Besides teaching a variety of undergraduate and graduate art history courses, Fiorani directs two of the University's most popular study abroad programs: the January Term course in Rome and Florence and the Rome Summer Program.

Her scholarship, which covers a broad range of topics, focuses on the interplay of art and science in the Renaissance. She also serves as director of the "Leonardo da Vinci and His Treatise on Painting" project, sponsored by U.Va.'s Institute for Advanced Technology in the Humanities. This project involves the creation of a major electronic archive to facilitate the study and interpretation of Leonardo's "Treatise on Painting."

"How Professor Fiorani manages all of this and maintains such high standards of teaching, advising and research is a mystery to me," Kim said.

Out of Shadows, Light

In late April, Fiorani received a Guggenheim fellowship to spend the 2009-10 year completing research and writing a new book, "Leonardo's Shadows." This cultural study will examine how Leonardo, who trained as a painter, read, used and comprehended optical treatises that were intended for university training in natural philosophy, and how he translated that theoretical knowledge into painting and drawing techniques. Once completed, her book will add a new chapter to the understanding of the relations of art, science and technology.

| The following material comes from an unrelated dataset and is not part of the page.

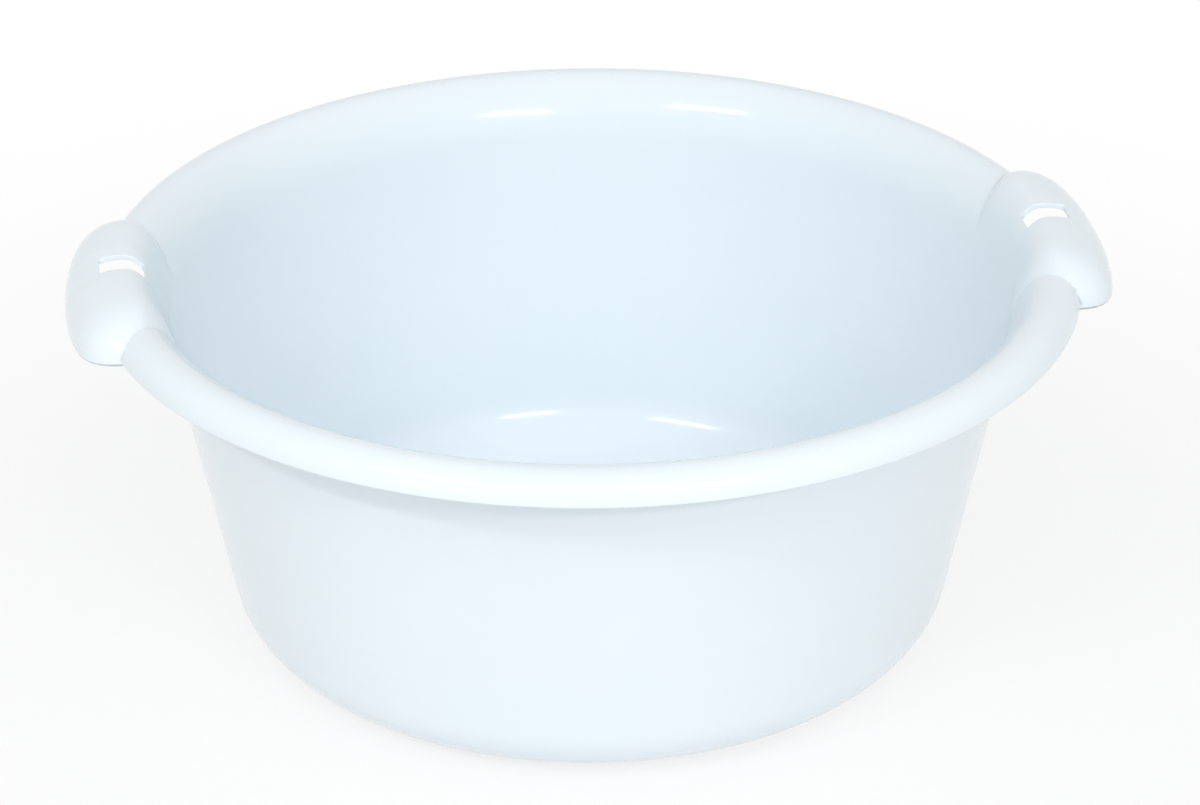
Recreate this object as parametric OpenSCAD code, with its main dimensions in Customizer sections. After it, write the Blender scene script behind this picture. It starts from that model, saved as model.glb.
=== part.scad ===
// A round washing-up bowl with a rolled rim and two hooded handles.
// The bowl is one moulding. Its regions are separate solids that meet face to face.
// Millimetres, +Z up. The origin is on the table under the bowl's centre, and +X runs through a handle.

/* [Bowl] */
// Radius of the rim's outer edge
rim_r = 190; // [150:1:230]
// Height of the rim's crest above the table
bowl_h = 158; // [110:1:200]
// Lean of the wall from upright, in degrees
wall_lean = 11.3; // [4:0.1:16]
// Thickness of the base, the wall and the rim
shell_t = 2; // [1.6:0.1:3]
// Outer radius of the curve between base and wall
heel_curve = 28.5; // [12:0.5:38]

/* [Rim] */
// Width of the rim outside the wall
rim_w = 25; // [20:0.5:34]
// Distance of the rim's crest inside its outer edge
crest_inset = 10; // [6:0.5:14]
// Depth of the rim's outer edge below its crest
rim_drop = 10.5; // [6:0.5:16]
// Depth of the rounding from the crest down to the wall
rim_round = 22; // [14:0.5:28]

/* [Handles] */
// Angle round the bowl from a handle's middle to the end of its outer edge
handle_half_angle = 16.8; // [14:0.1:26]
// How many degrees sooner the handle ends at the wall
foot_skew = 4; // [0:0.1:6]
// Height of the handle's crest above the rim's
handle_rise = 6.5; // [4:0.5:16]
// Reach of the handle outside the rim's edge
handle_out = 12.5; // [6:0.5:20]
// Depth of the handle's edge below the rim's edge
handle_drop = 2; // [0:0.5:9]
// Depth of the shallow valley across the handle, where the slot is
valley_depth = 0.6; // [0:0.1:2]
// Width of that valley, along the rim
valley_width = 21; // [14:0.5:28]
// Length of the slot, towards the bowl's middle
slot_length = 17; // [12:0.5:24]
// Width of the slot, along the rim
slot_width = 12; // [6:0.5:20]
// Radius of the slot's corners
slot_corner = 1; // [0.5:0.5:3]
// Distance of the slot's inner end inside the crest
slot_inset = 8.5; // [5:0.5:11]

/* [Base] */
// Height of the standing ring under the base
ring_h = 1.2; // [0.8:0.2:4]
// Width of the standing ring
ring_w = 3; // [2:0.5:6]
// Distance of the standing ring's outer side inside the flat of the base
ring_inset = 8; // [2:1:20]
// Radius of the shallow well round the moulding point
gate_r = 7; // [4:0.5:12]
// Depth of that well
gate_depth = 0.6; // [0.3:0.1:1.2]

/* [Hidden] */
$fn = 144;
bowl_colour = "#e9f4fb";

// The wall is a cone. Its thickness is measured square to it, and across_t is the same measured level.
across_t = shell_t / cos(wall_lean);
wall_top_z = bowl_h - rim_round;
wall_top_r = rim_r - rim_w;

// The heel's curve touches the wall and the flat of the base.
heel_z = ring_h + heel_curve;
flat_r = wall_top_r - (wall_top_z - heel_z) * tan(wall_lean) - heel_curve / cos(wall_lean);
heel_inner = heel_curve - shell_t;

// The rolled section: a quarter oval from the crest to the wall, and another from the crest to the edge.
// An oval of fullness 2 is an ellipse, and a higher one has a squarer shoulder. The handles are fuller
// than the rim on their inner side.
crest_r = rim_r - crest_inset;
fullness = 2;
hood_fullness = 2.5;
round_steps = 12;
lip_angles = [0, 35, 65, 82];

// A handle ends along a slanted line: at its half angle on the rim's edge, and sooner towards the wall.
// squareness is how long the handle keeps its full shape, and blend is how softly its end runs out.
squareness = 8;
blend = 1.1;
function foot_angle(r) = handle_half_angle - foot_skew * (rim_r - r) / rim_w;
function share(a, r) = pow(max(0, 1 - pow(abs(a) / foot_angle(r), squareness)), blend);

// The valley across the handle, as a depth at angle a.
valley_squareness = 4;
valley_half_angle = asin(valley_width / 2 / crest_r);
function valley(a) = valley_depth * exp(-pow(abs(a) / valley_half_angle, valley_squareness));

// The angles of a handle's sections: close together across the valley and on the shoulders.
valley_edge = 1.5 * valley_half_angle;
shoulder = 0.5 * handle_half_angle;
valley_steps = 5;
level_steps = 3;
shoulder_steps = 9;
function spread(from, to, steps) = [for (i = [1:steps]) from + (to - from) * i / steps];
half_angles = concat(
    spread(0, valley_edge, valley_steps),
    spread(valley_edge, shoulder, level_steps),
    spread(shoulder, handle_half_angle, shoulder_steps)
);

// One face of a rolled section, as [radius, height] from the wall to the edge. full is 0 for the rim and 1
// for the middle of a handle, sink lowers the crest, and inset is the depth of the face in the thickness.
function rolled_face(full, sink, inset) =
    let (
        top_z = bowl_h + handle_rise * full - sink - inset,
        edge_r = rim_r + handle_out * full - inset,
        edge_z = bowl_h - rim_drop - handle_drop * full,
        inner_power = 2 / (fullness + (hood_fullness - fullness) * full),
        outer_power = 2 / fullness,
        lean = tan(wall_lean),
        foot_r = wall_top_r - across_t * (1 - inset / shell_t) + lean * (top_z - wall_top_z)
    )
    concat(
        [for (i = [round_steps:-1:0])
            let (
                turn = 90 * i / round_steps,
                z = wall_top_z + (top_z - wall_top_z) * pow(cos(turn), inner_power)
            )
            [crest_r - (crest_r - foot_r) * pow(sin(turn), inner_power) - lean * (top_z - z), z]],
        [for (i = [1:round_steps])
            let (turn = 90 * i / round_steps)
            [
                crest_r + (edge_r - crest_r) * pow(sin(turn), outer_power),
                edge_z + (top_z - edge_z) * pow(cos(turn), outer_power)
            ]]
    );

// The face at angle a from a handle's middle: the handle's section, which runs out into the rim's.
rim_upper = rolled_face(0, 0, 0);
function blended_face(a, inset) =
    let (rim = rolled_face(0, 0, inset), hood = rolled_face(1, valley(a), inset))
    [for (i = [0:len(rim) - 1]) rim[i] + share(a, rim_upper[i][0]) * (hood[i] - rim[i])];

// The rounded lip under the edge, on its outer side (side = 1) or its inner side (side = -1).
function lip(a, side) =
    let (
        full = share(a, rim_r),
        mid_r = rim_r + handle_out * full - shell_t / 2,
        edge_z = bowl_h - rim_drop - handle_drop * full
    )
    [for (i = [1:len(lip_angles) - 1])
        [mid_r + side * shell_t / 2 * cos(lip_angles[i]), edge_z - shell_t / 2 * sin(lip_angles[i])]];

function upper_line(a) = concat(blended_face(a, 0), lip(a, 1));
function lower_line(a) = concat(blended_face(a, shell_t), lip(a, -1));
function reversed(list) = [for (i = [len(list) - 1:-1:0]) list[i]];
function placed(line, a) = [for (p = line) [p[0] * cos(a), p[0] * sin(a), p[1]]];

// Two triangles for the four corners p, q, r, s of a patch, in turn round its edge.
function patch(p, q, r, s) = [[p, q, r], [p, r, s]];

// The flat floor, with the shallow well round the moulding point and the point's trimmed stub.
module base_panel() {
    stub_r = gate_r / 4;
    color(bowl_colour)
    translate([0, 0, ring_h])
    difference() {
        cylinder(r = flat_r, h = shell_t);
        translate([0, 0, -1])
        difference() {
            cylinder(r = gate_r, h = 1 + gate_depth);
            translate([0, 0, 1 + gate_depth / 2])
                cylinder(r = stub_r, h = gate_depth);
        }
    }
}

// The low ring that the bowl stands on.
module standing_ring() {
    ring_r = flat_r - ring_inset;
    color(bowl_colour)
    difference() {
        cylinder(r = ring_r, h = ring_h);
        translate([0, 0, -1])
            cylinder(r = ring_r - ring_w, h = ring_h + 2);
    }
}

// The curve between base and wall: a ring of that section, cut square to the base and square to the wall.
module heel() {
    far = 2 * heel_curve;
    color(bowl_colour)
    rotate_extrude()
    translate([flat_r, heel_z])
    intersection() {
        difference() {
            circle(r = heel_curve);
            circle(r = heel_inner);
        }
        polygon([
            [0, 0], [0, -far], [far * cos(wall_lean), -far],
            [far * cos(wall_lean), -far * sin(wall_lean)]
        ]);
    }
}

// The cone between the heel and the rim.
module side_wall() {
    color(bowl_colour)
    rotate_extrude()
    polygon([
        [flat_r + heel_inner * cos(wall_lean), heel_z - heel_inner * sin(wall_lean)],
        [flat_r + heel_curve * cos(wall_lean), heel_z - heel_curve * sin(wall_lean)],
        [wall_top_r, wall_top_z],
        [wall_top_r - across_t, wall_top_z]
    ]);
}

// The rolled rim between the two handles.
module rim_half() {
    end = handle_half_angle;
    rotate([0, 0, end])
    rotate_extrude(angle = 180 - 2 * end)
    polygon(concat(upper_line(end), reversed(lower_line(end))));
}

module front_rim() {
    color(bowl_colour)
    rotate([0, 0, 180])
    rim_half();
}

module back_rim() {
    color(bowl_colour)
    rim_half();
}

// The hood: rolled sections from one end of the handle to the other. Each ends as the rim does.
module hood() {
    angles = concat([for (a = reversed(half_angles)) -a], [0], half_angles);
    steps = len(angles) - 1;
    n = len(upper_line(0));
    ring = 2 * n;
    points = [for (a = angles) each concat(placed(upper_line(a), a), placed(lower_line(a), a))];
    skins = [for (k = [0:steps - 1], i = [0:n - 2])
        let (u = k * ring + i, l = u + n)
        each concat(patch(u, u + 1, u + ring + 1, u + ring), patch(l, l + ring, l + ring + 1, l + 1))];
    seams = [for (k = [0:steps - 1])
        let (foot = k * ring, lip_end = foot + n - 1)
        each concat(
            patch(foot, foot + ring, foot + ring + n, foot + n),
            patch(lip_end, lip_end + n, lip_end + ring + n, lip_end + ring)
        )];
    last = steps * ring;
    ends = [for (i = [0:n - 2])
        each concat(patch(i, i + n, i + n + 1, i + 1), patch(last + i, last + i + 1, last + i + n + 1, last + i + n))];
    polyhedron(points = points, faces = concat(skins, seams, ends));
}

// The slot through the crest, as a flat outline with its inner end towards the bowl.
module slot_outline() {
    straight_l = slot_length - 2 * slot_corner;
    straight_w = slot_width - 2 * slot_corner;
    square([straight_l, slot_width], center = true);
    square([slot_length, straight_w], center = true);
    for (x = [-1, 1], y = [-1, 1])
        translate([x * straight_l / 2, y * straight_w / 2])
            circle(r = slot_corner);
}

module handle() {
    slot_mid = crest_r - slot_inset + slot_length / 2;
    difference() {
        hood();
        translate([slot_mid, 0, bowl_h - rim_drop])
            linear_extrude(height = rim_drop + 2 * handle_rise)
                slot_outline();
    }
}

module left_handle() {
    color(bowl_colour)
    rotate([0, 0, 180])
    handle();
}

module right_handle() {
    color(bowl_colour)
    handle();
}

base_panel();
standing_ring();
heel();
side_wall();
front_rim();
back_rim();
left_handle();
right_handle();
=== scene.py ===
"""A round white washing-up bowl with a rolled rim and two hooded, slotted handles, around its CAD frame."""
import math

import bpy
import numpy as np
from mathutils import Matrix, Vector


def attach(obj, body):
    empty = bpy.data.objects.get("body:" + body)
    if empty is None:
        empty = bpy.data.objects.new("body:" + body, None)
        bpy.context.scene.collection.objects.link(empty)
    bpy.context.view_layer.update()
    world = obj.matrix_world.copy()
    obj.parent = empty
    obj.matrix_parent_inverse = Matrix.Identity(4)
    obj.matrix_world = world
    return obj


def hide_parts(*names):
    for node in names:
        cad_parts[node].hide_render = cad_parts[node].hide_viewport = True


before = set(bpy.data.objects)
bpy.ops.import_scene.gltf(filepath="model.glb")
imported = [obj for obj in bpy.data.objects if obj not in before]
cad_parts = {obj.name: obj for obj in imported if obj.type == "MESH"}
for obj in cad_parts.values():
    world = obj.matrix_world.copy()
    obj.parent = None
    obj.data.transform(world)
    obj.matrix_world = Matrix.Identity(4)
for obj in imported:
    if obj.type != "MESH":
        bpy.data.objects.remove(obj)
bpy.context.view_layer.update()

MM = 0.001

# Sizes in millimetres, the same as the CAD part's.
RIM_R = 190.0
BOWL_H = 158.0
WALL_LEAN = 11.3
SHELL_T = 2.0
HEEL_CURVE = 28.5
RIM_W = 25.0
CREST_INSET = 10.0
RIM_DROP = 10.5
RIM_ROUND = 22.0
HALF_ANGLE = 16.8
FOOT_SKEW = 4.0
HANDLE_RISE = 6.5
HANDLE_OUT = 12.5
HANDLE_DROP = 2.0
VALLEY_DEPTH = 0.6
VALLEY_WIDTH = 21.0
SLOT_LENGTH = 17.0
SLOT_WIDTH = 12.0
SLOT_CORNER = 1.0
SLOT_INSET = 8.5
RING_H = 1.2
RING_W = 3.0
RING_INSET = 8.0
GATE_R = 7.0
GATE_DEPTH = 0.6
FULLNESS = 2.0
HOOD_FULLNESS = 2.5
SQUARENESS = 8
BLEND = 1.1
VALLEY_SQUARENESS = 4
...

"My goal is to try to understand how Leonardo reacted to the optical knowledge that came from ancient times through the Middle Ages," she said. "The topic is huge, and that's why I limited it to shadows."

Shadows are, Fiorani explained, at the root of Western painting. They are as essential as light to creating a three-dimensional effect on the flat surface of the canvas. Yet, she noted, they are "elusive and unstable." Getting shadows right requires not just artistic skill, but also a grasp of how the human eye perceives gradations of light.

Leonardo's ability to create lifelike shadows has long been considered one of his greatest strengths. He gave a name to his technique for creating shadows – "sfumato" – Italian for "smoky effect." To the artist, sfumato refers to the process of layering colors in dot-like fashion to create a silky smooth transition of tones. The shadows that give the Mona Lisa her mysterious smile may be his most famous application of sfumato.

According to Fiorani, Leonardo's use of shadows weren't simply a means of showing the third dimension. He used them to imply – and in some cases to hide – meaning rather than express it directly. "For him," Fiorani said, "shadows were a way of obstructing, representing and observing."

To master the difficult task of creating shadows, Leonardo studied the mechanics of vision. "He was very interested in the anatomy of the eye," Fiorani said. He educated himself by sketching eye sockets, optic nerves and the brain and then incorporating what he learned into his art. In essence, he reinvented painting and drawing techniques to account for shadows.

"When you touch Leonardo, you are touching millions of fields of knowledge, which range from art history and architecture to zoology and human anatomy," she said.